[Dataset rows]
>> START

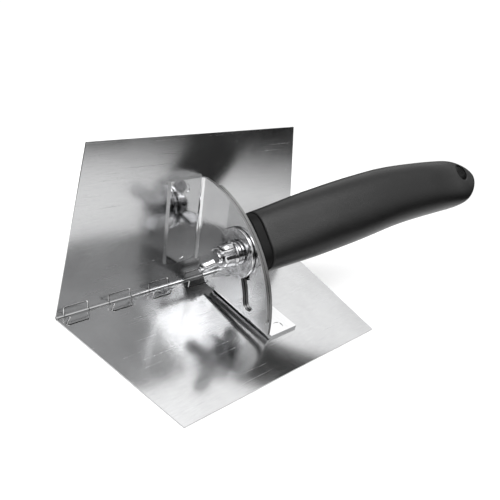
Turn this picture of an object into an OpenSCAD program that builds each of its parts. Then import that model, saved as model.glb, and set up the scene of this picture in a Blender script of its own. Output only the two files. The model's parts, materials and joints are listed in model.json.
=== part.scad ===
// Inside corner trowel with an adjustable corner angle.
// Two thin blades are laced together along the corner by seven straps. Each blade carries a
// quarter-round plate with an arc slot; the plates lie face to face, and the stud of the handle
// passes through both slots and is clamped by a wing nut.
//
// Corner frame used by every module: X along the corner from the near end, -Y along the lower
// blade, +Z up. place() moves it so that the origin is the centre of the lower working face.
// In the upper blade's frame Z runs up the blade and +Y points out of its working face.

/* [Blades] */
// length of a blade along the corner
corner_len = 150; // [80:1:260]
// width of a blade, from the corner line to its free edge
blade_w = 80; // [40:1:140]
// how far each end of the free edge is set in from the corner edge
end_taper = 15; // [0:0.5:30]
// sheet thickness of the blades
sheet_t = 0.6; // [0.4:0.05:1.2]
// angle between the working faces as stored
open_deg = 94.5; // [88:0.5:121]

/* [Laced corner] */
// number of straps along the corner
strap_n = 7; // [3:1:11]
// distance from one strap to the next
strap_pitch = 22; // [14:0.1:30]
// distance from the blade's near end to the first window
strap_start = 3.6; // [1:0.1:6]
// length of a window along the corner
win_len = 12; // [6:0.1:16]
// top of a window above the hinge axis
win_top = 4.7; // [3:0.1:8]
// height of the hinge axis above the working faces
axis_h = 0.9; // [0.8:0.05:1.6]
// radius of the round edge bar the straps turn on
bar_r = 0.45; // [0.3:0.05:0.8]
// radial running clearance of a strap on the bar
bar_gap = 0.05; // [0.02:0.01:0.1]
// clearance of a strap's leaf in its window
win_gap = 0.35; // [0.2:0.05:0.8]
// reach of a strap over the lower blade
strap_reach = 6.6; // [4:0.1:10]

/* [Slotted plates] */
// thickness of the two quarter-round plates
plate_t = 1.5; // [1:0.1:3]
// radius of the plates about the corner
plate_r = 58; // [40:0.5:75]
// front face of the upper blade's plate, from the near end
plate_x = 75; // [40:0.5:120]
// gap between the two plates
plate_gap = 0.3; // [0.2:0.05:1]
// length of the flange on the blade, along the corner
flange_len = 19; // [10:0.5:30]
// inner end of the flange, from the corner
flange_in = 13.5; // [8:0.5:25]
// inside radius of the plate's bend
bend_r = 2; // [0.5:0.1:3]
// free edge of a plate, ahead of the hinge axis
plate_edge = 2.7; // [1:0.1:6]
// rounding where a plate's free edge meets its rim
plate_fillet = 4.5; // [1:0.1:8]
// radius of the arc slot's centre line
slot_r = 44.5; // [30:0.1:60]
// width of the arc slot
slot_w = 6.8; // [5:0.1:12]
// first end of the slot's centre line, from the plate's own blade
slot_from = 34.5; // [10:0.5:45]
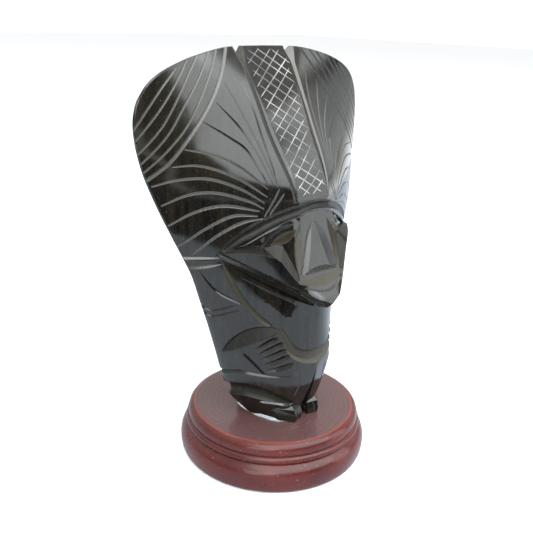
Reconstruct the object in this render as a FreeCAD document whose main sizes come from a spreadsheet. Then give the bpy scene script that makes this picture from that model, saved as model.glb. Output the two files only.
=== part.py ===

>> END

§ CHALLENGE
Reproduce each record shown above without altering a single word.

§ RESULT BELOW
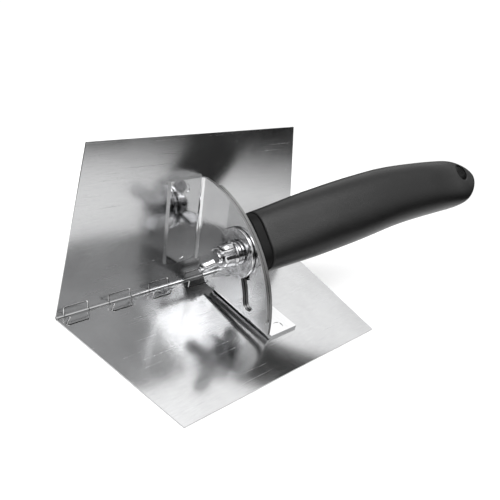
Turn this picture of an object into an OpenSCAD program that builds each of its parts. Then import that model, saved as model.glb, and set up the scene of this picture in a Blender script of its own. Output only the two files. The model's parts, materials and joints are listed in model.json.
=== part.scad ===
// Inside corner trowel with an adjustable corner angle.
// Two thin blades are laced together along the corner by seven straps. Each blade carries a
// quarter-round plate with an arc slot; the plates lie face to face, and the stud of the handle
// passes through both slots and is clamped by a wing nut.
//
// Corner frame used by every module: X along the corner from the near end, -Y along the lower
// blade, +Z up. place() moves it so that the origin is the centre of the lower working face.
// In the upper blade's frame Z runs up the blade and +Y points out of its working face.

/* [Blades] */
// length of a blade along the corner
corner_len = 150; // [80:1:260]
// width of a blade, from the corner line to its free edge
blade_w = 80; // [40:1:140]
// how far each end of the free edge is set in from the corner edge
end_taper = 15; // [0:0.5:30]
// sheet thickness of the blades
sheet_t = 0.6; // [0.4:0.05:1.2]
// angle between the working faces as stored
open_deg = 94.5; // [88:0.5:121]

/* [Laced corner] */
// number of straps along the corner
strap_n = 7; // [3:1:11]
// distance from one strap to the next
strap_pitch = 22; // [14:0.1:30]
// distance from the blade's near end to the first window
strap_start = 3.6; // [1:0.1:6]
// length of a window along the corner
win_len = 12; // [6:0.1:16]
// top of a window above the hinge axis
win_top = 4.7; // [3:0.1:8]
// height of the hinge axis above the working faces
axis_h = 0.9; // [0.8:0.05:1.6]
// radius of the round edge bar the straps turn on
bar_r = 0.45; // [0.3:0.05:0.8]
// radial running clearance of a strap on the bar
bar_gap = 0.05; // [0.02:0.01:0.1]
// clearance of a strap's leaf in its window
win_gap = 0.35; // [0.2:0.05:0.8]
// reach of a strap over the lower blade
strap_reach = 6.6; // [4:0.1:10]

/* [Slotted plates] */
// thickness of the two quarter-round plates
plate_t = 1.5; // [1:0.1:3]
// radius of the plates about the corner
plate_r = 58; // [40:0.5:75]
// front face of the upper blade's plate, from the near end
plate_x = 75; // [40:0.5:120]
// gap between the two plates
plate_gap = 0.3; // [0.2:0.05:1]
// length of the flange on the blade, along the corner
flange_len = 19; // [10:0.5:30]
// inner end of the flange, from the corner
flange_in = 13.5; // [8:0.5:25]
// inside radius of the plate's bend
bend_r = 2; // [0.5:0.1:3]
// free edge of a plate, ahead of the hinge axis
plate_edge = 2.7; // [1:0.1:6]
// rounding where a plate's free edge meets its rim
plate_fillet = 4.5; // [1:0.1:8]
// radius of the arc slot's centre line
slot_r = 44.5; // [30:0.1:60]
// width of the arc slot
slot_w = 6.8; // [5:0.1:12]
// first end of the slot's centre line, from the plate's own blade
slot_from = 34.5; // [10:0.5:45]
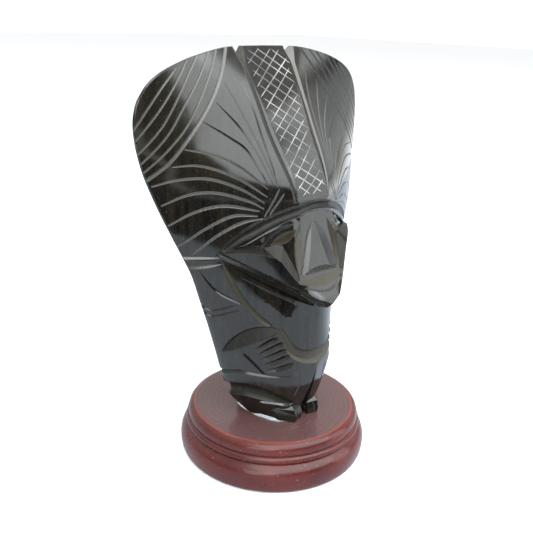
Reconstruct the object in this render as a FreeCAD document whose main sizes come from a spreadsheet. Then give the bpy scene script that makes this picture from that model, saved as model.glb. Output the two files only.
=== part.py ===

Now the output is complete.